I lit a cigarette and held the pack out. Joi shook her head.

“He’s on parole, and he’s a grasshopper. You could call Narco. That might do me some good.”

I shook my head. “Give me his address. I’ll think of something.”

“He’ll be here at nine-thirty. He’s been living at the Y since I kicked him out, and the fry cook here takes his phone calls. He’s a nonunion grip. I stiffed him a fake message after I met you. You’re a producer at Fox, with a job for him. You’re meeting him in the parking lot.”

I laffed. “You just assumed that I’d do it?”
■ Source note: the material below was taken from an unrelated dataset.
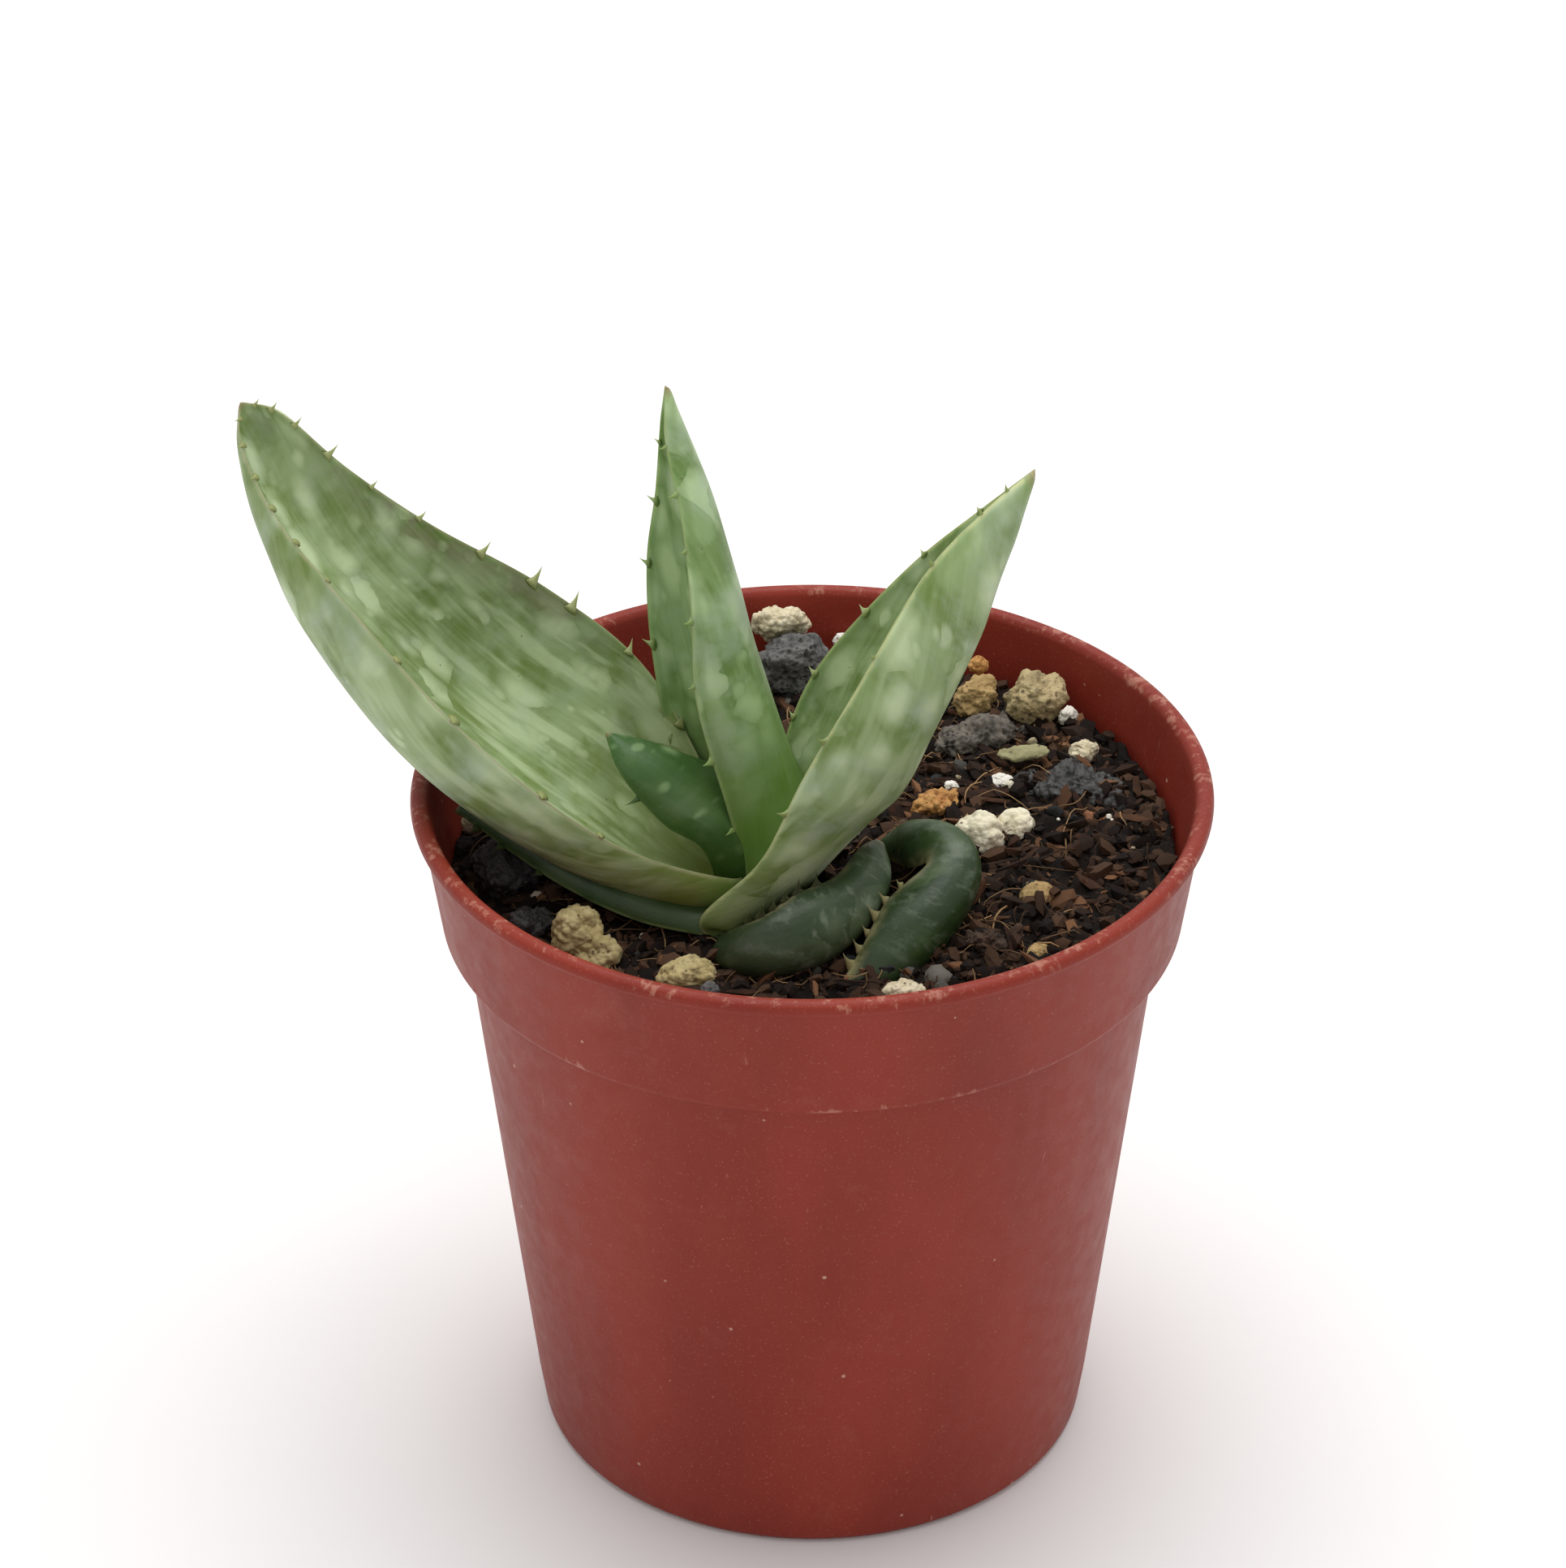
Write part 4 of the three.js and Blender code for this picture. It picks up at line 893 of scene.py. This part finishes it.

Joi laffed. “Come on, Freddy. That stunt you pulled downtown, and ‘Mr. Nine Inches’? What won’t you do for money or gash?”

A Mex busboy sidled by. I grabbed a belt loop and stopped him. He saw my roscoe and got the shiver-shakes.

I socked him a sawbuck. “Go to the kitchen and get me a bag of weed. You’ll be on the night train to Culiacán if you don’t deliver.”

Manuel went Sí, sí and moved out. Joi laffed and bummed a cigarette. I blew a high smoke ring. She blew a higher one. They hit the ceiling and mushroomed, Hiroshima-esque.

Manuel meandered back with the mota. I told him to scram. The hen party parsed a new nugget. Ava Gardner sacked Sinatra. She’s shacked with a heavy-hung extra at Monogram.

I said, “What’s your real name?”

Joi said, “Joyce Wassmansdorff.”

“Give me the fill-in.”

“I’m from Salt Lake City. I’m twenty-four. I went to the MGM school, and went nowhere.”

“But now you’re up-and-coming?”

Joi stubbed out her cigarette. “I’m uncredited in six pictures, and credited in four. I’ve got Racket Squad, Gangbusters, and a comedy with Jane Russell in the can.”

“Give me some dirt on Russell.”

“What’s to give? She’s a Goody Two-shoes married to that quarterback for the Rams.”

I eyeballed the room. Paranoia pounds me, periodic. The two crew cuts by the take-out stand? They’re Bill Parker’s boys. I’d seen them at Central. They were purse-lipped puritans out to bag bent cops.

Joi said, “You’ll need money to enjoy my company.”

I re -eyeballed the room. I exercised my X-ray vision. A punk I popped for flimflam made me and beat feet.

Joi said, “It’s nine-thirty. Look for a little guy with a big pompadour.”

I bopped back to the parking lot. Pompadour lounged upside a ’51 Merc. I closed in close. He orbed my shoulder rig and went Oh shit. He wore light-colored slacks. Piss coursed and covered his cuffs. I dug in, diplomatic.

“Don’t contest the divorce. I’ll negotiate your alimony payments. Send the check directly to me. I’ll take my cut and deliver the rest to Miss Lansing.”

Pompadour held up his hands. It was Don’t hit me, hoss. I pulled out the bag of weed and caught his left mitt in one motion. I pressed hard and finagled a full fingerprint spread.

A drizzle drifted down. I gestured toward the street. Ex-hubby #2 took off running.